__DATA SEGMENT__
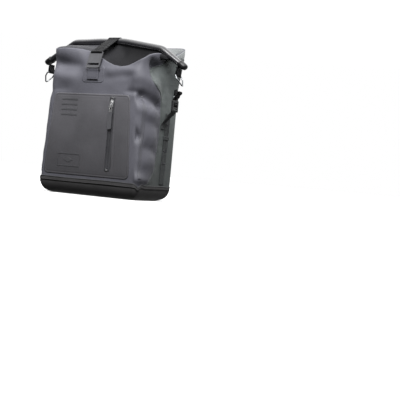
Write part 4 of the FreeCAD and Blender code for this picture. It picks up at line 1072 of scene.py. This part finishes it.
def make_stage():
    """Plain pale floor, wide enough to meet the bright surroundings far away."""
    reach = 40.0
    mesh = bpy.data.meshes.new("floor")
    mesh.from_pydata([(-reach, -reach, BASE), (reach, -reach, BASE), (reach, reach, BASE),
                      (-reach, reach, BASE)], [], [(0, 1, 2, 3)])
    floor = linked("floor", mesh)
    mesh.materials.append(new_material("floor_paper", (0.80, 0.80, 0.80), 0.9, specular=0.1)[0])
    floor.visible_diffuse = False
    floor.visible_glossy = False


OVERHEAD = 2.0                                            # brightness straight above


def make_world():
    """Soft studio surroundings: bright overhead and behind, dim in front, below and to the left."""
    world = bpy.data.worlds.new("studio")
    world.use_nodes = True
    tree = world.node_tree
    ray = node(tree, "TexCoord").outputs["Generated"]
    height = node(tree, "SeparateXYZ", {"Vector": ray}).outputs["Z"]
    behind, left = (node(tree, "VectorMath", {0: ray, 1: way}, operation="DOT_PRODUCT").outputs["Value"]
                    for way in ((-0.55, 0.835, 0), (-0.93, -0.37, 0)))
    level = combined(tree, "ADD", spread(tree, behind, 0.09, 1.0, 0.15, 0.7),
                     spread(tree, height, 0.0, OVERHEAD, 0.15, 0.8))
    for dimmed in (spread(tree, height, 0.4, 1.0, -0.06, 0.0), spread(tree, left, 1.0, 0.25, 0.45, 0.85)):
        level = combined(tree, "MULTIPLY", level, dimmed)
    set_inputs(tree, tree.nodes["Background"], {"Strength": level, "Color": (1, 1, 1, 1)})
    bpy.context.scene.world = world


def make_camera():
    """Camera ahead of the bag, to its right and low; the bag leans clockwise in the frame."""
    azimuth, height, distance = math.radians(33.40), 79.2, 2469.4
    yaw, pitch, roll = 0.46583, -0.026463, 0.089356
    eye = np.array([math.sin(azimuth) * distance, -102.5 - math.cos(azimuth) * distance, height])
    forward = Vector((-math.sin(yaw) * math.cos(pitch), math.cos(yaw) * math.cos(pitch), math.sin(pitch)))
    right = forward.cross(Vector((0, 0, 1))).normalized()
    upward = right.cross(forward)
    right, upward = (math.cos(roll) * right + math.sin(roll) * upward,
                     -math.sin(roll) * right + math.cos(roll) * upward)
    data = bpy.data.cameras.new("camera")
    data.lens, data.sensor_width = 72.75, 36.0
    data.clip_start, data.clip_end = 0.05, 60
    camera = linked("camera", data)
    turn = Matrix((right, upward, -forward)).transposed().to_4x4()
    turn.translation = Vector(to_row(eye)[0])
    camera.matrix_world = turn
    bpy.context.scene.camera = camera


make_stage()
make_world()
make_camera()
make_key()
bpy.context.scene.view_settings.view_transform = "Standard"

__TASK STATEMENT__
Reproduce every line of the material above exactly.

__RESPONSE BELOW__
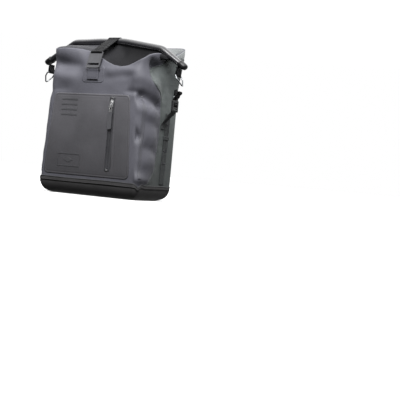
Write part 4 of the FreeCAD and Blender code for this picture. It picks up at line 1072 of scene.py. This part finishes it.
def make_stage():
    """Plain pale floor, wide enough to meet the bright surroundings far away."""
    reach = 40.0
    mesh = bpy.data.meshes.new("floor")
    mesh.from_pydata([(-reach, -reach, BASE), (reach, -reach, BASE), (reach, reach, BASE),
                      (-reach, reach, BASE)], [], [(0, 1, 2, 3)])
    floor = linked("floor", mesh)
    mesh.materials.append(new_material("floor_paper", (0.80, 0.80, 0.80), 0.9, specular=0.1)[0])
    floor.visible_diffuse = False
    floor.visible_glossy = False


OVERHEAD = 2.0                                            # brightness straight above


def make_world():
    """Soft studio surroundings: bright overhead and behind, dim in front, below and to the left."""
    world = bpy.data.worlds.new("studio")
    world.use_nodes = True
    tree = world.node_tree
    ray = node(tree, "TexCoord").outputs["Generated"]
    height = node(tree, "SeparateXYZ", {"Vector": ray}).outputs["Z"]
    behind, left = (node(tree, "VectorMath", {0: ray, 1: way}, operation="DOT_PRODUCT").outputs["Value"]
                    for way in ((-0.55, 0.835, 0), (-0.93, -0.37, 0)))
    level = combined(tree, "ADD", spread(tree, behind, 0.09, 1.0, 0.15, 0.7),
                     spread(tree, height, 0.0, OVERHEAD, 0.15, 0.8))
    for dimmed in (spread(tree, height, 0.4, 1.0, -0.06, 0.0), spread(tree, left, 1.0, 0.25, 0.45, 0.85)):
        level = combined(tree, "MULTIPLY", level, dimmed)
    set_inputs(tree, tree.nodes["Background"], {"Strength": level, "Color": (1, 1, 1, 1)})
    bpy.context.scene.world = world


def make_camera():
    """Camera ahead of the bag, to its right and low; the bag leans clockwise in the frame."""
    azimuth, height, distance = math.radians(33.40), 79.2, 2469.4
    yaw, pitch, roll = 0.46583, -0.026463, 0.089356
    eye = np.array([math.sin(azimuth) * distance, -102.5 - math.cos(azimuth) * distance, height])
    forward = Vector((-math.sin(yaw) * math.cos(pitch), math.cos(yaw) * math.cos(pitch), math.sin(pitch)))
    right = forward.cross(Vector((0, 0, 1))).normalized()
    upward = right.cross(forward)
    right, upward = (math.cos(roll) * right + math.sin(roll) * upward,
                     -math.sin(roll) * right + math.cos(roll) * upward)
    data = bpy.data.cameras.new("camera")
    data.lens, data.sensor_width = 72.75, 36.0
    data.clip_start, data.clip_end = 0.05, 60
    camera = linked("camera", data)
    turn = Matrix((right, upward, -forward)).transposed().to_4x4()
    turn.translation = Vector(to_row(eye)[0])
    camera.matrix_world = turn
    bpy.context.scene.camera = camera


make_stage()
make_world()
make_camera()
make_key()
bpy.context.scene.view_settings.view_transform = "Standard"